Zamieszanie w programie Sołowjowa. Jeden z gości zemdlał. „Nie wytrzymał poziomu propagandy?”
Rosyjski dziennikarz Władimir Sołowjow to jeden z naczelnych propagandystów Kremla. Od pierwszych dni napaści na Ukrainę bezustannie wygraża się temu krajowi, a także wspierającym go krajom Zachodu, w tym Polsce.
Przykłady gróźb Sołowjowa
Oto przykłady wypowiedzi, jakie Sołowjow serwuje na co dzień swoim odbiorcom. W czerwcu zagroził Zachodowi atomową zagładą za przekazywanie uzbrojenia ukraińskiej armii.
– Jeżeli wszystko będzie się toczyć tak jak do tej pory, to przetrwają tylko mutanty w jeziorze Bajkał. Reszta świata zginie wskutek wielkiego uderzenia nuklearnego – straszył Sołowjow.
Natomiast w lutym tego roku wezwał do porzucenia traktatów międzynarodowych i użycia taktycznej broni atomowej „na wjeździe” do naszego kraju.
– Musimy wznowić testy broni jądrowej, zrezygnować ze wszystkich związanych z tym traktatów o zakazie prób jądrowych, przeprowadzić demonstracyjny test strategicznej broni jądrowej, o dużym ładunku. Nie kreślić czerwonych linii, użyć taktycznej broni (...) Tym samym odciąć możliwość dostaw. Jeśli to konieczne, użyć taktycznej broni „na wjeździe” do Polski. Żeby uniemożliwić dostawy stamtąd – powiedział propagandysta.
Gość Sołowjowa zemdlał w trakcie programu
We wtorek, 21 marca, ukraińska agencja prasowa UNIAN opublikowała fragment najnowszego odcinka „Wieczoru z Władimirem Sołowjowem”. To emitowany na żywo na państwowym kanale Rossija 1 program publicystyczny, który cieszy się w Rosji sporą popularnością.

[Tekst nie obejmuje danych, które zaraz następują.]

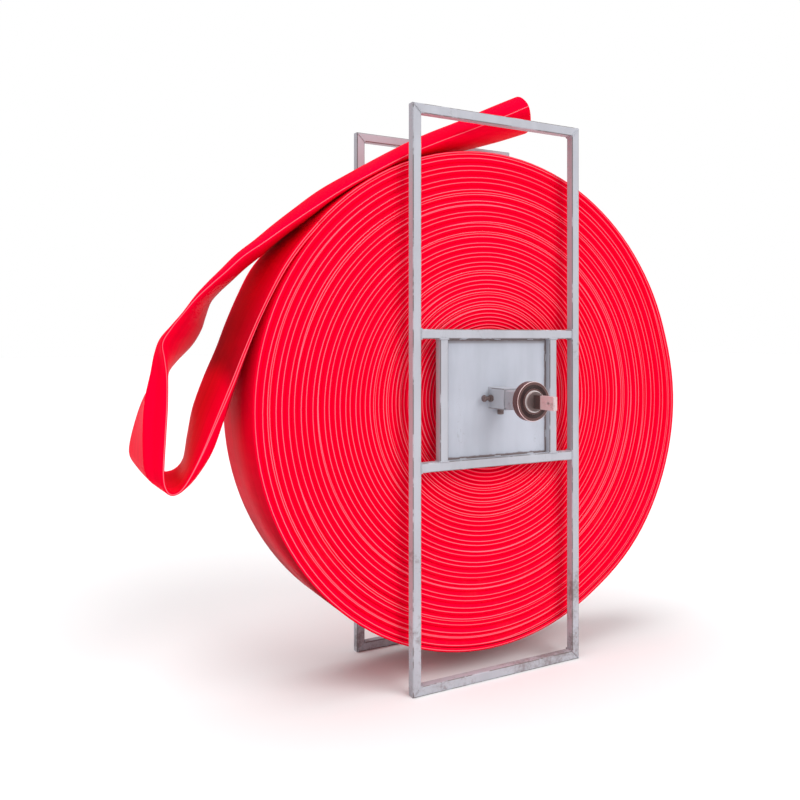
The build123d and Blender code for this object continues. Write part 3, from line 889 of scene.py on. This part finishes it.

Jego formuła polega na dyskusji Sołowjowa z zaproszonymi ekspertami. W opublikowanym przez UNIAN fragmencie dyskutowano właśnie o Stanach Zjednoczonych. W pewnym momencie, jeden z gości Sołowjowa zemdlał i upadł z hukiem na podłogę.
„Nie wytrzymał poziomu propagandy?”
Był nim prof. Andrij Korniejew, szef Wyższej Szkoły Ekonomicznej w Moskwie. Do studia zostali wezwani lekarze. – Niech pan leży, niech pan nie wstaje za szybko (...) Wszystko jest dobrze – słychać na nagraniu.
„W studiu Sołowjowa zaproszony »ekspert« wyłączył się i padł na żywo. Nie wytrzymał poziomu propagandy?” – skomentowała agencja UNIAN.